◆ Set task
Please quote exactly the opening lines of the data, from the first line to the one where "# %% A tree builder" appears.

◆ Data excerpt
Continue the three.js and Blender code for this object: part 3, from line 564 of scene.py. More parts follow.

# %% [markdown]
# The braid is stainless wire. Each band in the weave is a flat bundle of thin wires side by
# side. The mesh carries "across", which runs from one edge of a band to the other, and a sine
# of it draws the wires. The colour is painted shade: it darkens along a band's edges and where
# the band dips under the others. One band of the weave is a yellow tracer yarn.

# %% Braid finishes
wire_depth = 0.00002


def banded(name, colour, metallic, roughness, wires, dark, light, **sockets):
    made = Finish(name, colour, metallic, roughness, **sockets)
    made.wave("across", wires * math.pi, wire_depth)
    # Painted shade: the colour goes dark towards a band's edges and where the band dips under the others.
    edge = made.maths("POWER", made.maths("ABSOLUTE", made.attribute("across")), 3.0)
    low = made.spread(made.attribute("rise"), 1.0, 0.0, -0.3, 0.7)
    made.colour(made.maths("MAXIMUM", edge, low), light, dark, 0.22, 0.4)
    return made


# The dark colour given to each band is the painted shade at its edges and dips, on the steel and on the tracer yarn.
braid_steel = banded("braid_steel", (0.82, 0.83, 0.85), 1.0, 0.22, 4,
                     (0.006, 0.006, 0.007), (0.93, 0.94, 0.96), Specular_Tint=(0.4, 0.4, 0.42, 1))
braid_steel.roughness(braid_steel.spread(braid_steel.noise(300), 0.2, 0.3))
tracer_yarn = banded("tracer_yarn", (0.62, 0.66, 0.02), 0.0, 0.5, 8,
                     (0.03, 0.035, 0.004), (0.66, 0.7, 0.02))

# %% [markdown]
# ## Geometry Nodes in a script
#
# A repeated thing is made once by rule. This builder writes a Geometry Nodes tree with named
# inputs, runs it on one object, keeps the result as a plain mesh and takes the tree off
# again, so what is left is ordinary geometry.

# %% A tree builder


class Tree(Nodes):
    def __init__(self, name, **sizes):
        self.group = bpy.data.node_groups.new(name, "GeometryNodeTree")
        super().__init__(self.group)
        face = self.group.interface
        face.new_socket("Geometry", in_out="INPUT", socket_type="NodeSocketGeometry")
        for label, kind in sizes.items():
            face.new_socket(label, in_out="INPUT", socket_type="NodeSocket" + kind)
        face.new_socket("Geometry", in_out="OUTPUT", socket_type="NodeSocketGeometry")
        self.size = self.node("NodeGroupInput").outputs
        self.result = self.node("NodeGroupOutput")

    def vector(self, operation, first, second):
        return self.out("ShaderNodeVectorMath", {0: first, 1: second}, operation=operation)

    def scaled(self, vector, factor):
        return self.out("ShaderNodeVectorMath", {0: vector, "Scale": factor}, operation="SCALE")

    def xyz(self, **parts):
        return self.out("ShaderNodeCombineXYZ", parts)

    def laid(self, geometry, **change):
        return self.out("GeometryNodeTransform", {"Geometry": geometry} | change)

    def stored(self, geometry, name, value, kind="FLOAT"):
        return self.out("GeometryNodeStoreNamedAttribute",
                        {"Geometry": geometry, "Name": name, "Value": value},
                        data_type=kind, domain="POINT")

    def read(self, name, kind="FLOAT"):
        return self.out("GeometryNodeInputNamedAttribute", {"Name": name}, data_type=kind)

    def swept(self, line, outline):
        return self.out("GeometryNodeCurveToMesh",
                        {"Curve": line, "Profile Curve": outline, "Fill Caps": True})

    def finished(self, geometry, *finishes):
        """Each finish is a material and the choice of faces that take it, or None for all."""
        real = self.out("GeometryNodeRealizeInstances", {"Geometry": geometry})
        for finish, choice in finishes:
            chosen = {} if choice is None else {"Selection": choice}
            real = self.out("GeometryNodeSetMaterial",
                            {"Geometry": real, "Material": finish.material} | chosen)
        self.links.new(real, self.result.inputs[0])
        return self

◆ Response
Continue the three.js and Blender code for this object: part 3, from line 564 of scene.py. More parts follow.

# %% [markdown]
# The braid is stainless wire. Each band in the weave is a flat bundle of thin wires side by
# side. The mesh carries "across", which runs from one edge of a band to the other, and a sine
# of it draws the wires. The colour is painted shade: it darkens along a band's edges and where
# the band dips under the others. One band of the weave is a yellow tracer yarn.

# %% Braid finishes
wire_depth = 0.00002


def banded(name, colour, metallic, roughness, wires, dark, light, **sockets):
    made = Finish(name, colour, metallic, roughness, **sockets)
    made.wave("across", wires * math.pi, wire_depth)
    # Painted shade: the colour goes dark towards a band's edges and where the band dips under the others.
    edge = made.maths("POWER", made.maths("ABSOLUTE", made.attribute("across")), 3.0)
    low = made.spread(made.attribute("rise"), 1.0, 0.0, -0.3, 0.7)
    made.colour(made.maths("MAXIMUM", edge, low), light, dark, 0.22, 0.4)
    return made


# The dark colour given to each band is the painted shade at its edges and dips, on the steel and on the tracer yarn.
braid_steel = banded("braid_steel", (0.82, 0.83, 0.85), 1.0, 0.22, 4,
                     (0.006, 0.006, 0.007), (0.93, 0.94, 0.96), Specular_Tint=(0.4, 0.4, 0.42, 1))
braid_steel.roughness(braid_steel.spread(braid_steel.noise(300), 0.2, 0.3))
tracer_yarn = banded("tracer_yarn", (0.62, 0.66, 0.02), 0.0, 0.5, 8,
                     (0.03, 0.035, 0.004), (0.66, 0.7, 0.02))

# %% [markdown]
# ## Geometry Nodes in a script
#
# A repeated thing is made once by rule. This builder writes a Geometry Nodes tree with named
# inputs, runs it on one object, keeps the result as a plain mesh and takes the tree off
# again, so what is left is ordinary geometry.

# %% A tree builder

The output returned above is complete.